The union of human sexuality and capitalism produces an endless parade of ever more bizarre creations and behaviors. Not only can you buy a doll to have sex with, but you can buy a latex suit that will you transform you into a doll to have sex with. They even sell them on Amazon.
In Conspirators of Pleasure, one of the characters creates a robot body for his television set so he can make love to the female news anchor when she appears on screen. It’s both pathetic and heroic. He is a lonely man who might benefit from spending time with real people, but he is also a creative and ingenious man who unabashedly embraces his sexuality and finds a way to satisfy himself.
There is something magical about intangible fantasies blending with the physicality of orgasm. We imagine something unreal to illicit a real result.

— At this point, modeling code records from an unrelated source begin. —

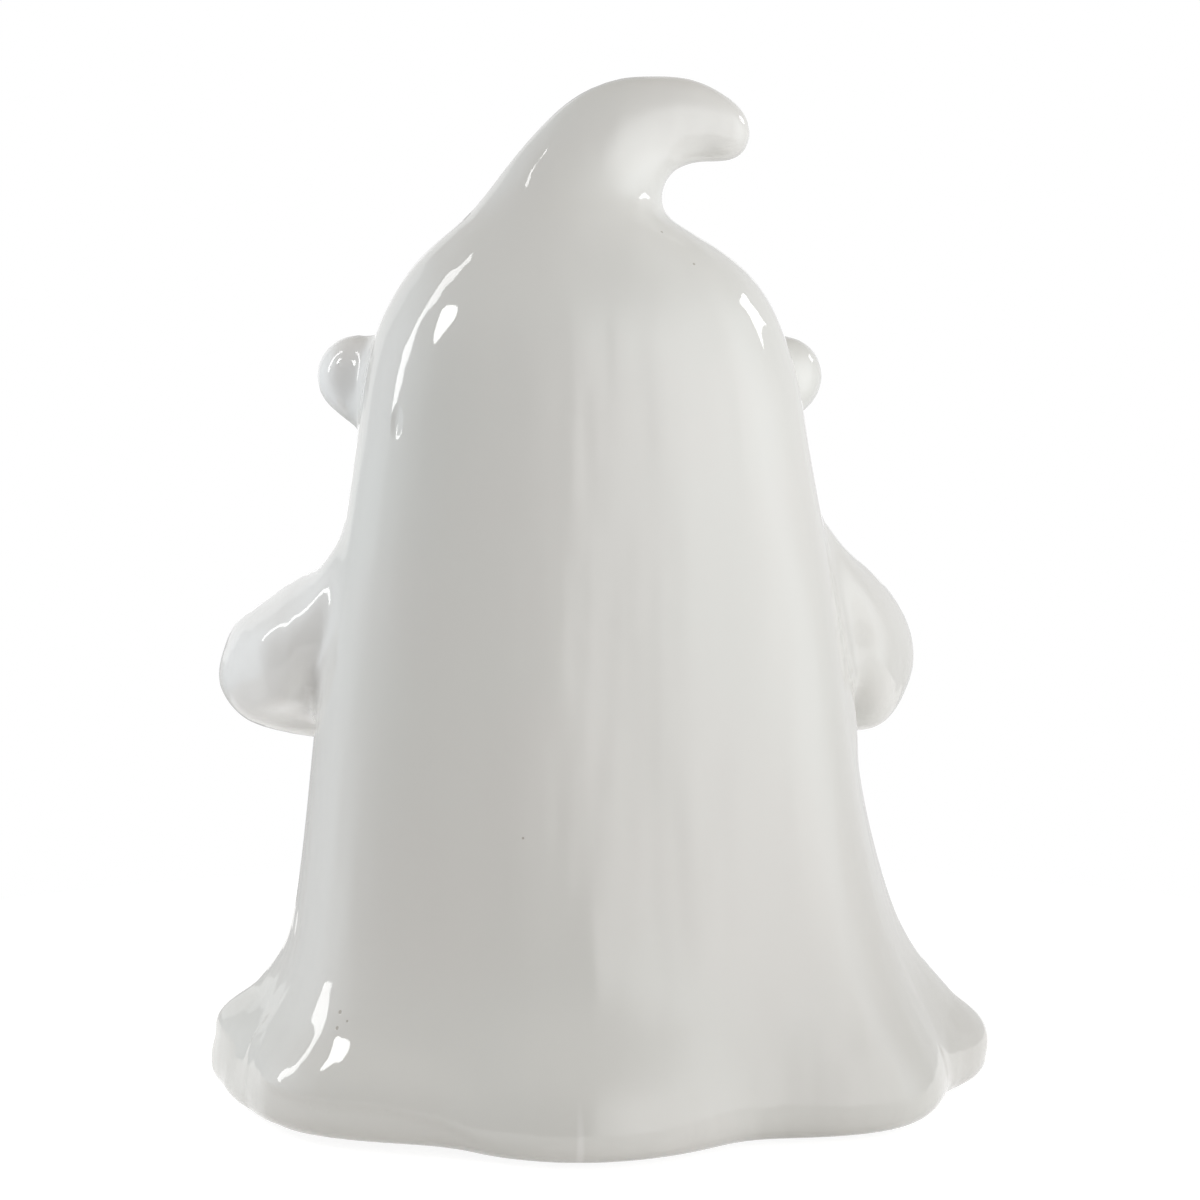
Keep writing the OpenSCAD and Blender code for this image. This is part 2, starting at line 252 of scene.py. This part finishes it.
def select_apart_from_top(mesh, **limits):
    """Selects all that isn't joined to the topmost face, within these limits."""
    top = max(mesh.faces, key=lambda face: face.calc_center_median().z)
    select_faces(mesh, lambda face: face is top)
    bpy.ops.mesh.select_linked(**limits)
    bpy.ops.mesh.select_all(action="INVERT")


def apply_modifier(piece, kind, **settings):
    """Adds a modifier to a piece, sets it up and applies it."""
    pick(piece)
    modifier = piece.modifiers.new(kind.lower(), kind)
    for name, value in settings.items():
        setattr(modifier, name, value)
    bpy.ops.object.modifier_apply(modifier=modifier.name)


def duplicate(piece, name):
    """A copy of a piece, with its own mesh."""
    pick(piece)
    bpy.ops.object.duplicate()
    copy = bpy.context.object
    copy.name = name
    copy.data.name = name
    return copy


def clay_copy(node, name):
    """A copy of one of the frame's solids, with its loose triangles joined up."""
    piece = duplicate(nodes[node], name)
    piece.parent = None
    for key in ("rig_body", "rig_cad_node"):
        del piece[key]
    start_edit(piece)
    bpy.ops.mesh.select_all(action="SELECT")
    bpy.ops.mesh.remove_doubles(threshold=WELD)
    bpy.ops.mesh.tris_convert_to_quads()
    end_edit()
    return piece


def surface_of(piece):
    """The piece's surface, to measure distances to it."""
    mesh = piece.data
    return BVHTree.FromPolygons(
        [vertex.co.copy() for vertex in mesh.vertices],
        [list(polygon.vertices) for polygon in mesh.polygons],
    )


def gap(surface, point):
    """How far a point is from a surface."""
    return surface.find_nearest(point)[3]


def settle(piece, passes, group=""):
    """Evens out a piece's surface, all over or in a group."""
    apply_modifier(
        piece, "SMOOTH", factor=SETTLE_SHARE, iterations=passes, vertex_group=group
    )


def finish_piece(piece, node):
    """Puts a piece in the place of a node of the frame."""
    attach(piece, "root")
    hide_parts(node)


# The cast skin

def part_at_foot(body):
    """Parts the body along the inner edge of its foot, into its skin and its hollow."""
    mesh = start_edit(body)
    for edge in mesh.edges:
        under = [face for face in edge.link_faces if face.normal.z < UNDERSIDE]
        upright = [face for face in edge.link_faces if abs(face.normal.z) < UPRIGHT]
        edge.seam = bool(under and upright)
    select_apart_from_top(mesh, delimit={"SEAM"})
    bpy.ops.mesh.separate(type="SELECTED")
    end_edit()
    hollow = [obj for obj in bpy.context.selected_objects if obj is not body][0]
    hollow.name = "hollow"
    return hollow


def close_openings(piece, shift=(0, 0, 0), shrink=1, fan=False):
    """Draws a piece's open edges along by shift, or towards the figure's axis, and caps them.

    A fan's triangles meet in the cap's middle, so that they don't fold over the piece's own.
    """
    start_edit(piece)
    bpy.ops.mesh.select_mode(type="EDGE")
    bpy.ops.mesh.select_non_manifold()
    if any(shift) or shrink != 1:
        bpy.ops.mesh.extrude_region_move(TRANSFORM_OT_translate={"value": shift})
        bpy.ops.transform.resize(value=(shrink, shrink, 1), center_override=(0, 0, 0))
    bpy.ops.mesh.edge_face_add()
    if fan:
        bpy.ops.mesh.poke()
    bpy.ops.mesh.select_all(action="SELECT")
    bpy.ops.mesh.normals_make_consistent(inside=False)
    end_edit()


def round_off(piece):
    """Rounds the solid's flat faces into smooth clay."""
    apply_modifier(piece, "SUBSURF", levels=ROUNDING, render_levels=ROUNDING)


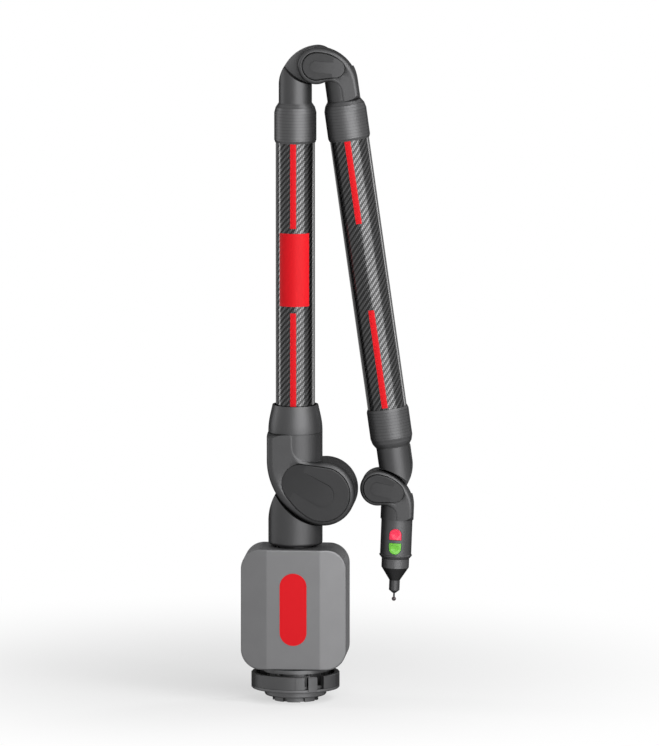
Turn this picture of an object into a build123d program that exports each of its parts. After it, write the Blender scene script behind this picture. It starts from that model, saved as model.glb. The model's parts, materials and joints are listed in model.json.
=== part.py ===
from build123d import *
import os
from dataclasses import dataclass, replace
from math import acos, atan2, cos, degrees, radians, sin, sqrt

# Portable measuring arm, parked, in millimetres. +Z is up, the camera side is -Y, and the origin is
# the centre of the foot's bottom face. Every tube axis lies in the plane Y = 0, and every hinge axis
# runs along Y, beside the two tubes that it joins, so that the arm folds flat.

# Clearances
SPLIT_GAP = 0.3  # from the middle plane of a hinge to each of its two castings
SEAM_GAP = 0.4  # between two faces that turn past each other
CAP_GAP = 0.8  # groove around a cap
CUT_GAP = 2.2  # open gap between a casting and the curved end of its mate
FIT_GAP = 0.05  # radial, between a shaft, bearing or tube and its bore
SLIDE_GAP = 0.35  # around a button
FAR = 400.0  # longer than any cut needs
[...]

The last third of the film (don’t worry no spoilers) blurs this line and allows the fantasies to mingle with reality. This combination is where things can get dangerous. It’s fine to fantasize about fellating the great Dane you see going for a walk every day but it can quickly become a problem if you try it for real.
Švankmajer made Conspirators of Pleasure in 1996 in the Czech Republic. Like most of his films, it has stop motion passages. Once each character has meticulously set up their fantasies Švankmajer uses stop motion to bring the fantasies to life. It emphasizes that what we are seeing is the subjective experience of the fantasizer. By the end of the film, the subjectivity of what we have been witnessing is challenged. The boundary between fantasy and reality begins to fall apart throwing everything that we have seen into question. The ultimate surreal experience is when something intangible from our inner world is inexplicably manifested in the real world. Its presence unnerves us because anything can happen in our fantasy life but we are counting on our waking life to obey certain rules. Without the predictable banality of ordinary life, the anxiety of the unknown would overwhelm us.